It has been a little while since I reviewed a proper post hardcore/screamo album, but when a newer band is able to capture that same frantic energy and emotion as some of the more influential in the genre that immediately catches my attention. Copenhagen based Disillusionist has done that with their latest EP Love & Anxiety, which flies by with airier yet aggressive riffing and vocals that sound as raw and gritty as you’d expect. This is their third release, following another EP and a split that came out over the past two years, but there have already been some noticeable shifts in production and the scope of their writing.
Screamo and hardcore of this type have never gone away but depending on the year you’ve sometimes had to dig a bit deeper to find who’s playing it. Disillusionist recalls both the earlier periods of the genre as well as the resurgence that happened in the late 2000s, with airier, bouncier melodies merging with much darker and rawer instrumentation. The brevity of the songwriting and punchiness of the sound falls somewhere between Funeral Diner and pg.99 crossed with earlier La Dispute and Touche Amore, retaining the rawness and aggressive tendencies of the instrumentation while wrapping it up in production values that allow the melodies to soar. This is one of the biggest differences between Love & Anxiety and Disillusionist’s past two releases, as the sound here is much fuller and lets both the harsh and melodic sides break through equally. It’s a move that works to the band’s advantage, as it allows the smaller details to shine better than before and starts to show how they’re pushing slightly outside of the usual genre boundaries. The way the melodies build on “Seclusion” sound like they’re channeling a little bit of post rock and shoegaze, while the electronics and orchestral elements on closer “Funeral Plans” add to the raw emotion of the track. Disillusionist still has room to grow and explore some of these outside elements further, but even on a short release like this they’re demonstrating an ability to push outwards and not merely copy their influences.
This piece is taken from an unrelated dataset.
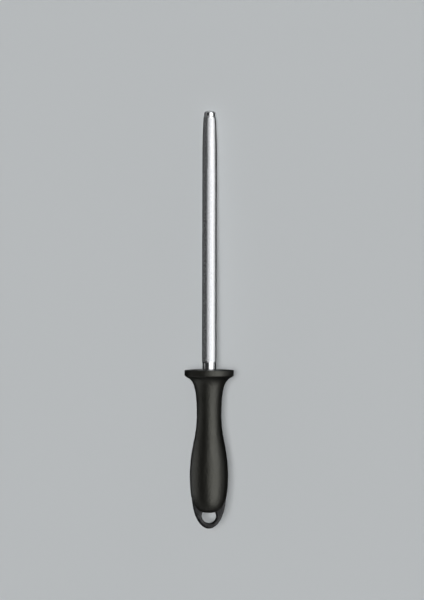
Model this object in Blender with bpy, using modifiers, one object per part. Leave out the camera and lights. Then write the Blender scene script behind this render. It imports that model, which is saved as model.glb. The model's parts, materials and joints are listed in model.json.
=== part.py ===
"""A kitchen sharpening steel: a ribbed, chromed rod in a black two-shot plastic handle with a hanging eye.

Every piece is modelled upright, with its own +Z along the tool's axis towards the tip, its own +X across
the tool and its origin at the middle of the guard's face. One empty then lays the whole tool down as it
rests on a table, on the guard's rim and on the end of the rod's ribs. The row's origin is at table height,
halfway between the tip and the hanging eye's end.
"""

import math

import bmesh
import bpy
from mathutils import Vector

MM = 0.001
GAP = 0.3 * MM  # left between two pieces that touch

# Rod, one piece of steel with its tang
ROD_LENGTH = 200 * MM  # guard's face to tip
ROD_RADIUS = 5.57 * MM  # over the ribs
RIBS = 60
RIB_DEPTH = 0.12 * MM
RIB_RUN_OUT = 1.5 * MM
SHANK_RADIUS = 5.4 * MM
SHANK_LENGTH = 4.5 * MM  # bare steel above the guard
SHANK_BURIED = 9 * MM  # bare steel below the guard's face, down to the tang's shoulder
TAPER_START = 154 * MM
RIBS_END = 195 * MM
TAPER_DROP = 0.8 * MM  # radius lost between the two, as the cube of the way along
TIP_RADIUS = 4.35 * MM
TIP_CORNER = 1.9 * MM
TIP_CROWN = 0.5 * MM  # how far the end face bulges
TIP_FLAT_RADIUS = 1.1 * MM  # the middle of the end face

# Tang: a round stem with locking notches, pressed flat at its end
TANG_RADIUS = 4 * MM
TANG_END = -72 * MM
NOTCHES = 3
NOTCH_TOP = -16 * MM
NOTCH_PITCH = 9 * MM
NOTCH_LENGTH = 3 * MM
NOTCH_DEPTH = 0.7 * MM
SPADE_TOP = -50 * MM
SPADE_SHOULDER = 6 * MM  # length of the change from round to flat
SPADE_HALF_WIDTH = 5.2 * MM
SPADE_HALF_THICKNESS = 2.4 * MM
TANG_CHAMFER = 1.2 * MM
TANG_SIDES = 32

# Grip: the outer moulding, turned from the guard's face down to the domed end
GUARD_RADIUS = 19 * MM
GUARD_CROWN = 0.9 * MM  # the face's middle stands this far above its rim
RIM_HEIGHT = 4.5 * MM
RIM_TOP_ROUND = 0.5 * MM
RIM_BOTTOM_ROUND = 0.4 * MM
FLARE_ANGLE = math.radians(48)  # under the rim, measured from the axis
FLARE_PULL = 4.25 * MM
NECK_RADIUS = 9.55 * MM
NECK_TOP = -34.2 * MM
NECK_BOTTOM = -36 * MM
NECK_FLARE_PULL = 28.2 * MM
NECK_BELLY_PULL = 18.5 * MM
BELLY_RADIUS = 14.8 * MM
BELLY_HEIGHT = -82.5 * MM
BELLY_NECK_PULL = 21.7 * MM
BELLY_DOME_PULL = 26.6 * MM
DOME_END = -111.3 * MM
DOME_PULL = 8.4 * MM
GRIP_SIDES = 30  # two more than a multiple of four, so a facet faces down, wide enough to rest on

# Core: a sleeve moulded on the tang, in one piece with the flat hanging tab
SLEEVE_RADIUS = 6.3 * MM
SLEEVE_END = -96 * MM
COLLARS = 3
COLLAR_TOP = -14 * MM
COLLAR_PITCH = 9 * MM
COLLAR_LENGTH = 3 * MM
COLLAR_RADIUS = 7.4 * MM
COLLAR_SLOPE = 0.6 * MM
SWELL_TOP = -44 * MM
SWELL_BOTTOM = -60 * MM
SWELL_RADIUS = 8.4 * MM
SLEEVE_CHAMFER = 2 * MM
SLEEVE_SIDES = 34

# Tab: the flat plate at the core's end
TAB_HALF_THICKNESS = 3.5 * MM
TAB_EDGE_ROUND = 1.4 * MM
TAB_ROOT_TOP = -86 * MM
TAB_ROOT_HALF_WIDTH = 10.5 * MM
TAB_SHOULDER = -100 * MM  # here the plate comes out flush with the grip's flank
TAB_SHOULDER_HALF_WIDTH = 13.25 * MM
TAB_END = -123.4 * MM
TAB_SIDE_SLOPE = 0.08
TAB_SIDE_PULL = 19 * MM
TAB_END_PULL = 4 * MM
EYE_HEIGHT = -113.6 * MM
EYE_RADIUS = 5.5 * MM
EYE_TOP_CENTRE = -97.5 * MM  # the eye's upper edge is an arc that follows the grip's domed end
EYE_TOP_RADIUS = 13.2 * MM

BORE_OVERRUN = 1 * MM  # a cutter passes this far beyond the face it opens


def clear_scene():
    for thing in list(bpy.data.objects):
        bpy.data.objects.remove(thing)


def new_collection(name):
    collection = bpy.data.collections.new(name)
    bpy.context.scene.collection.children.link(collection)
    return collection


def bezier(start, start_pull, end_pull, end, steps):
    """Points along a cubic curve after its start, up to and including its end."""
    points = []
    for step in range(1, steps + 1):
        t = step / steps
        s = 1 - t
        point = s**3 * start + 3 * s * s * t * start_pull + 3 * s * t * t * end_pull + t**3 * end
        points.append(point)
    return points


def arc(centre, radius, first, last, steps):
    """Points on a circle from one angle to another, both ends included."""
    points = []
    for step in range(steps + 1):
        angle = math.radians(first + (last - first) * step / steps)
        points.append(centre + radius * Vector((math.cos(angle), math.sin(angle))))
    return points


def turned(name, profile, sides, collection):
    """A solid turned about +Z, from points (radius, height) that run down its outer side."""
    mesh = bpy.data.meshes.new(name)
    edges = [(i, i + 1) for i in range(len(profile) - 1)]
    mesh.from_pydata([(radius, 0, height) for radius, height in profile], edges, [])
    piece = bpy.data.objects.new(name, mesh)
    collection.objects.link(piece)
    screw = piece.modifiers.new("turn", "SCREW")
    screw.axis = "Z"
    screw.steps = sides
    screw.render_steps = sides
    screw.use_merge_vertices = True
    screw.merge_threshold = 0.00001
    return piece


def lofted(name, sections, sides, collection):
    """A closed body through rings of points.

    A section is (height, half width, half thickness, groove depth); every second point of its ring is sunk
    by the groove depth.
    """
    bm = bmesh.new()
    rings = []
    for height, half_width, half_thickness, groove in sections:
        ring = []
        for i in range(sides):
            angle = math.tau * i / sides
            sunk = groove * (i % 2)
            x = (half_width - sunk) * math.cos(angle)
            y = (half_thickness - sunk) * math.sin(angle)
            ring.append(bm.verts.new((x, y, height)))
        rings.append(ring)
    for upper, lower in zip(rings, rings[1:]):
        for i in range(sides):
            bm.faces.new((upper[i - 1], upper[i], lower[i], lower[i - 1]))
    bm.faces.new(rings[0])
    bm.faces.new(rings[-1])
    bmesh.ops.recalc_face_normals(bm, faces=bm.faces)
    mesh = bpy.data.meshes.new(name)
    bm.to_mesh(mesh)
    bm.free()
    piece = bpy.data.objects.new(name, mesh)
    collection.objects.link(piece)
    return piece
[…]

As you’d expect from this type of music, the vocals are as raw and in your face as possible. Screamo has always approached this differently than metal or even regular hardcore, using pitches that are dripping in raw emotion and anger and Disillusionist captures that perfectly here. You’re initially greeted with very high-pitched screaming that seems to tear through your speakers, and opener “Sleeper” features Victor Kaas contributing some backing screams. Again, I’m reminded of Funeral Diner but the ear piercing qualities of the tone also channels some The Blood Brothers as well, and while this is definitely an acquired taste for some it added to the appeal for me. Disillusionist also incorporates some lower growls and clean singing during some points, even heading into some spoken word on “Funeral Plans”. I’ve always been torn on spoken word in screamo and metalcore and that’s once again the case here as it comes across as a little awkward, but that doesn’t detract too much overall.
This EP does fly by just a little too quickly, but a lot of these riffs have been stuck in my head for the last day or so and that’s a good sign for how well Disillusionist is able to capture this style. They’ve left themselves with some room to grow and potentially explore some of the other instrumental elements that appear towards the end of the EP, but there’s already plenty of substance that make this well worth checking out for fans of everything post hardcore, hardcore, or screamo. I’m excited to see where the band goes on an eventual full-length, as Disillusionist seems like one of the few that can channel such a sense of nostalgia while still pushing elements of these genres forward. Love & Anxiety is available from Over the Under Records.